Have you drawn any positives from this, in terms of togetherness, nostalgia, appreciation of what we had?
Radlinski: I have really enjoyed hearing what the rugby league means to the different people. Maybe we have taken that for granted. I remember fans from St Helens and Wigan commenting that something was missing from their lives on Good Friday. Our sport always sticks together in tough times. There is always lots of banter and so there should be but when you consider what the game has had to overcome recently before Covid – Rob Burrow, Mose Masoe and more recently Jordan Cox – we have always got each other’s back, that will never change.
It has allowed me more time to think. Very often you get caught up being busy all the time without taking a step back to look at things more strategically. Like many people, I have been rummaging through my loft. I found some sensational memorabilia up there which I forgot I had.
I have got a pretty fantastic collection of Wigan jerseys from our history which includes around 55 jerseys. My goal is to have the greatest collection of Wigan jerseys than anybody, so it’s a desire of mine to complete the collection. Sometimes I get caught up with doing my job that I actually forget to enjoy it. I love the fact that I get to go into a changing room before a game and see players’ faces as they get ready. The smell of the massage oil, the sense of anticipation, the fear.
I love going in after a game when you see these wounded heroes throwing everything on the line for their team-mates. I get chills thinking about it. I was watching Shawshank Redemption the other day. Andy Dufresne (Tim Robbins) was talking to Ellis Redding (Morgan Freeman) about the first thing they are going to do when they get out of prison and what they missed, like the smell of the ocean. That’s a bit like me waiting for rugby league to return.
What’s been the reaction of fans so far and what’s your message to them?
Radlinski: I am an eternal optimist and I dream that it’s going to be better than ever, but I am realistic to the challenges ahead. Social media has given us a tremendous tool in which we can look back at memories and communicate with each better than ever before.
Over the last six weeks I have watched fans from all kinds of sports select their best ever moment or their greatest team.
It has provided debate and engagement in a positive manner, probably less aggressive than the past when people tended to think they knew it all. People have started to listen and respect other people’s opinions more.

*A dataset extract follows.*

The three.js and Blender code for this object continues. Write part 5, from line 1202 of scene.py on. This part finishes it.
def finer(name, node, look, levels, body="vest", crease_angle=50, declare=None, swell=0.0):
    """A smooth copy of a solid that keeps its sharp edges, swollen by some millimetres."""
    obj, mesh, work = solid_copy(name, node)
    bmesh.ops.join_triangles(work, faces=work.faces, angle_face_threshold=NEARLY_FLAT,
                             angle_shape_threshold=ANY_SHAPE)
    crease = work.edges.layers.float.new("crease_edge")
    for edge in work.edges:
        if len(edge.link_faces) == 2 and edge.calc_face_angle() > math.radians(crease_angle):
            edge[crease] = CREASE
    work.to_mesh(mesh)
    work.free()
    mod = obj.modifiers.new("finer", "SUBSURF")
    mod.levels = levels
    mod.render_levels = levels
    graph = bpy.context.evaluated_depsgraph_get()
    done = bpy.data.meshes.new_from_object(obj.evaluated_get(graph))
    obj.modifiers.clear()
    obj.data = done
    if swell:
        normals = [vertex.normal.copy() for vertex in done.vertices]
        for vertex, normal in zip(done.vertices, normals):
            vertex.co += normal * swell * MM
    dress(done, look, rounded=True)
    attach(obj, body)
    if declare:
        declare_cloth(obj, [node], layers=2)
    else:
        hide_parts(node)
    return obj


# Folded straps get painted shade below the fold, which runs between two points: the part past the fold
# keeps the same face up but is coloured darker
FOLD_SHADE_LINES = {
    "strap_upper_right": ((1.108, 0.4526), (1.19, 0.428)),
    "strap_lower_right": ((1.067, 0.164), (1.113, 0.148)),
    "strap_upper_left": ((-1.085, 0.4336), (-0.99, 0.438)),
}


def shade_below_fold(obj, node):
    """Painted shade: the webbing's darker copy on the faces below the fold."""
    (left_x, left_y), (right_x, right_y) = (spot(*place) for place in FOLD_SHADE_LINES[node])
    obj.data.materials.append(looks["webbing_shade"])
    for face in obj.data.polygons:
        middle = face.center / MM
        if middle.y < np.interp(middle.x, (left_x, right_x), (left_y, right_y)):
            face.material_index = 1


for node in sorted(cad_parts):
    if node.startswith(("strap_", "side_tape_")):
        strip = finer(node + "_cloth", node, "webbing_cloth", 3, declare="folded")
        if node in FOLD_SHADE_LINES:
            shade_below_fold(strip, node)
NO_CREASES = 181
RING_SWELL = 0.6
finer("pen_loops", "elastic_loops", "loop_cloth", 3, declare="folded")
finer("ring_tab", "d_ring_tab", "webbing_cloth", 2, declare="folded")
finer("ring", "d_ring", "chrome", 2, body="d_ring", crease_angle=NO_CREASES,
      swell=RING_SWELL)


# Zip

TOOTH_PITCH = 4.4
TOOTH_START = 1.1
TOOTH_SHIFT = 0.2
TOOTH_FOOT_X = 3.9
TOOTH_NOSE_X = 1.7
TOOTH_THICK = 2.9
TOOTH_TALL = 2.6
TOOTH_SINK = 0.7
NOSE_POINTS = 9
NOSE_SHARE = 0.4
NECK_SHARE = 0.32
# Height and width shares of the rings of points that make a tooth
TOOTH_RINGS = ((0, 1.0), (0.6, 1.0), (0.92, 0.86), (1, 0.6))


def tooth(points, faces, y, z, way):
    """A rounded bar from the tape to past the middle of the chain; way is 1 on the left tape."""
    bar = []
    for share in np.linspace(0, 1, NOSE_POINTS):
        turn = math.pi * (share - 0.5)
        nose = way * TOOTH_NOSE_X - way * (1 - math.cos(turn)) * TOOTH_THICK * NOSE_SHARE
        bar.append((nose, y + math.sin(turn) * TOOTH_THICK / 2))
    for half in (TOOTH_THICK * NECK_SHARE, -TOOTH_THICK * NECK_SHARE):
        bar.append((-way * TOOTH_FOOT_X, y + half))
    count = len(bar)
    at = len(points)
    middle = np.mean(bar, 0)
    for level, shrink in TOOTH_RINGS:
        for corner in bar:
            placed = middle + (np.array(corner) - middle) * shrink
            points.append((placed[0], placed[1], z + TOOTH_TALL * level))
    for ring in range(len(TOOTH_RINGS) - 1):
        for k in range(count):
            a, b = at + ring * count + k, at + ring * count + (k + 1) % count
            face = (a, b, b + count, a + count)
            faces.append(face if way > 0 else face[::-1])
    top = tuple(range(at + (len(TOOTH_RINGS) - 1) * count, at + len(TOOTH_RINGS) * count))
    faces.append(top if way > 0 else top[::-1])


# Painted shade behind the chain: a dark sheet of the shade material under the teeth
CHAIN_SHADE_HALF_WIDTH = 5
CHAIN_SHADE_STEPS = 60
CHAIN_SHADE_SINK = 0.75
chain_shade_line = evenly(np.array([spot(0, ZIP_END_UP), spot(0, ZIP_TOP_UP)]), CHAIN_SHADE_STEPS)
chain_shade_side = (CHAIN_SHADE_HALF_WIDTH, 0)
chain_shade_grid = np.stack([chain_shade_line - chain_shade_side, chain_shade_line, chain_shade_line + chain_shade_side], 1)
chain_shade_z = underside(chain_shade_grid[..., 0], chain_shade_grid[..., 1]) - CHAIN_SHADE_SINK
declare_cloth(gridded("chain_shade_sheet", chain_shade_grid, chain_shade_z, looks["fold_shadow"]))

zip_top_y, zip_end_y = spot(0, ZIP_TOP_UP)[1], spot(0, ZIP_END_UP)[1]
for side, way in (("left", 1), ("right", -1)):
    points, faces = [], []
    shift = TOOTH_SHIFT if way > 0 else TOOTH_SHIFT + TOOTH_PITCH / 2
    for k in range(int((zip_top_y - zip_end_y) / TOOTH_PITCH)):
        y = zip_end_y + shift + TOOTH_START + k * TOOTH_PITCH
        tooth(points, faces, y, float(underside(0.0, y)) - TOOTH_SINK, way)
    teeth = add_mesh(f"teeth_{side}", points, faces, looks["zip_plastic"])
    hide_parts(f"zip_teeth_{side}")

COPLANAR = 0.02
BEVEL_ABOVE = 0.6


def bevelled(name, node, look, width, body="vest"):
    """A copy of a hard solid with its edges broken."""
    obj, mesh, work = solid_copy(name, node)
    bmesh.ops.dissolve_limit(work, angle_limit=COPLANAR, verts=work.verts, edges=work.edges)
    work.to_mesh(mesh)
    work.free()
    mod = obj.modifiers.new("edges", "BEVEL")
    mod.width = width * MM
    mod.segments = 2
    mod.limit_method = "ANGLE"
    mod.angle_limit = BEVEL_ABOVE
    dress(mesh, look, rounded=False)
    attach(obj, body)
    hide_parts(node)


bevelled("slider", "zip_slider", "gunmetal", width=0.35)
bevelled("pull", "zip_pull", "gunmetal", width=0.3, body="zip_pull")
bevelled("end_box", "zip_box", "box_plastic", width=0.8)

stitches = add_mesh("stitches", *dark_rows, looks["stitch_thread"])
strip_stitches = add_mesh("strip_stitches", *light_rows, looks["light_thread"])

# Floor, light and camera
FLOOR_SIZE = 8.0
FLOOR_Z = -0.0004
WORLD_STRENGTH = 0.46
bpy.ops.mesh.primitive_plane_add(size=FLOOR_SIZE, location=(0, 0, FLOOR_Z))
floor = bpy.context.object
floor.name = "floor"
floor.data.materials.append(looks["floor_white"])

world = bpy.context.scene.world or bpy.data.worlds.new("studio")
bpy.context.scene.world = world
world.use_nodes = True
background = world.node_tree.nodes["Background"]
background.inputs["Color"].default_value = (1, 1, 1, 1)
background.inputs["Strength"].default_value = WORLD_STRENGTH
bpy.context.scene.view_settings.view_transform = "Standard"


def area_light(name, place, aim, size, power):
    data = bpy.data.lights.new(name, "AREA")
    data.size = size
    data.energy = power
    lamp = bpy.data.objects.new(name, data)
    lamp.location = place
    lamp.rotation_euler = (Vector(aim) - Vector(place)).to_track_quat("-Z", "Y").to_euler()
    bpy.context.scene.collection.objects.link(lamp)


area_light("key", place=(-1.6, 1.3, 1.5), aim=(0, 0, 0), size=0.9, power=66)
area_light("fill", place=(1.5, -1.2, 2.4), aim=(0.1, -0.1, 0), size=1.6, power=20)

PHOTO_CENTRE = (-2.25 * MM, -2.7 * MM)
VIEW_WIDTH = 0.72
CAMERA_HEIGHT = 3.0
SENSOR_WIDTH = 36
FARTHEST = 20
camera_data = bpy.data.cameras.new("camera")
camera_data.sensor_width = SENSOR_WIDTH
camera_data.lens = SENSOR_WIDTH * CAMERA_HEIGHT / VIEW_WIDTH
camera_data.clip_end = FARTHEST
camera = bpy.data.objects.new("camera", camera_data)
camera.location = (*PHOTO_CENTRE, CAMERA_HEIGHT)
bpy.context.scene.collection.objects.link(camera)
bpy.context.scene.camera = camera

You would have seen some terrific messages from our players of the past.
I just dropped these guys a message and, within an hour or so, I had video messages from people who we all admire and love.

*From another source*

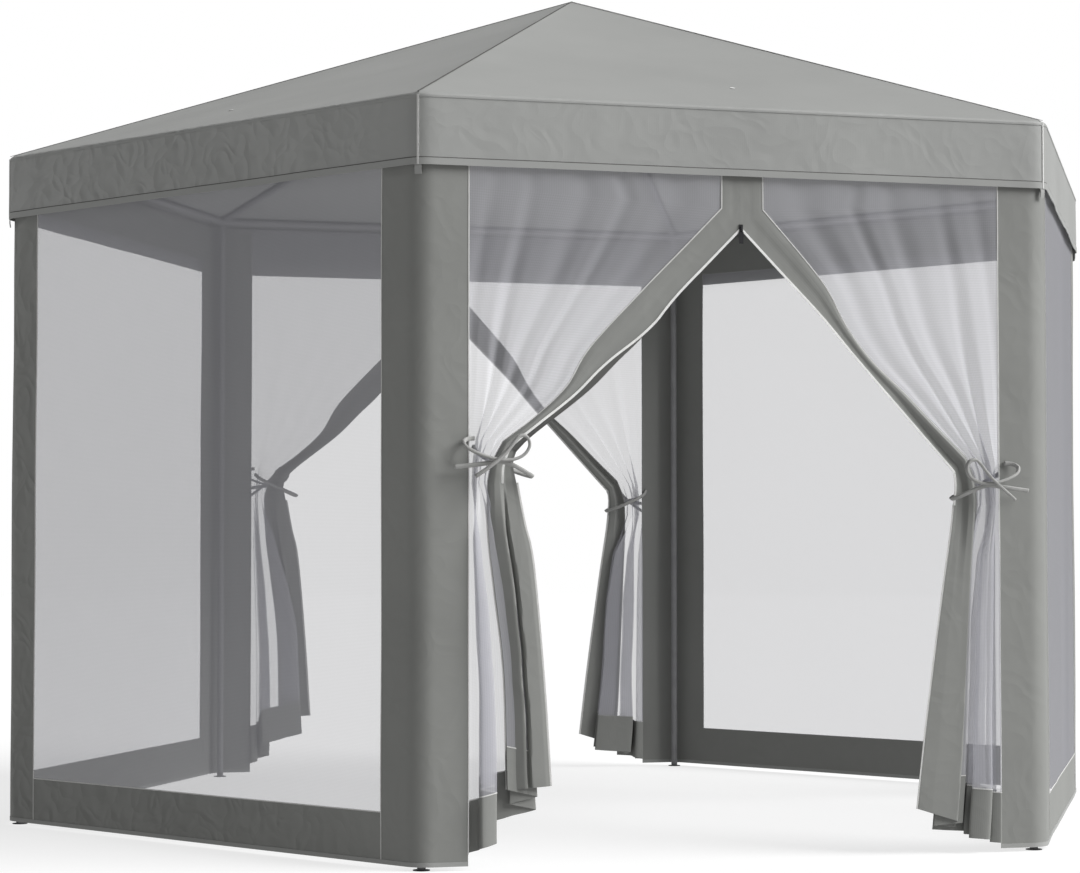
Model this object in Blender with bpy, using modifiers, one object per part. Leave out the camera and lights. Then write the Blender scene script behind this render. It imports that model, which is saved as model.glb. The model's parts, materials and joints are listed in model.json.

They all speak of fond memories of the club, but the most beautiful thing for me is how they speak about the town of Wigan and its people. I may be biased but I love this town and I love the people of this town.
I hope that anyone who has had a positive impact from rugby league in their lifetime can rediscover their love. To our army of season-ticket holders, we can’t thank you enough for all the support that you continue to show us. We will regather over the coming weeks and then give 2020 our best shot for you guys. Then, 2021 will be the 149th in our history, and we will plan how to make 2022 a huge celebration for the big 150th birthday party.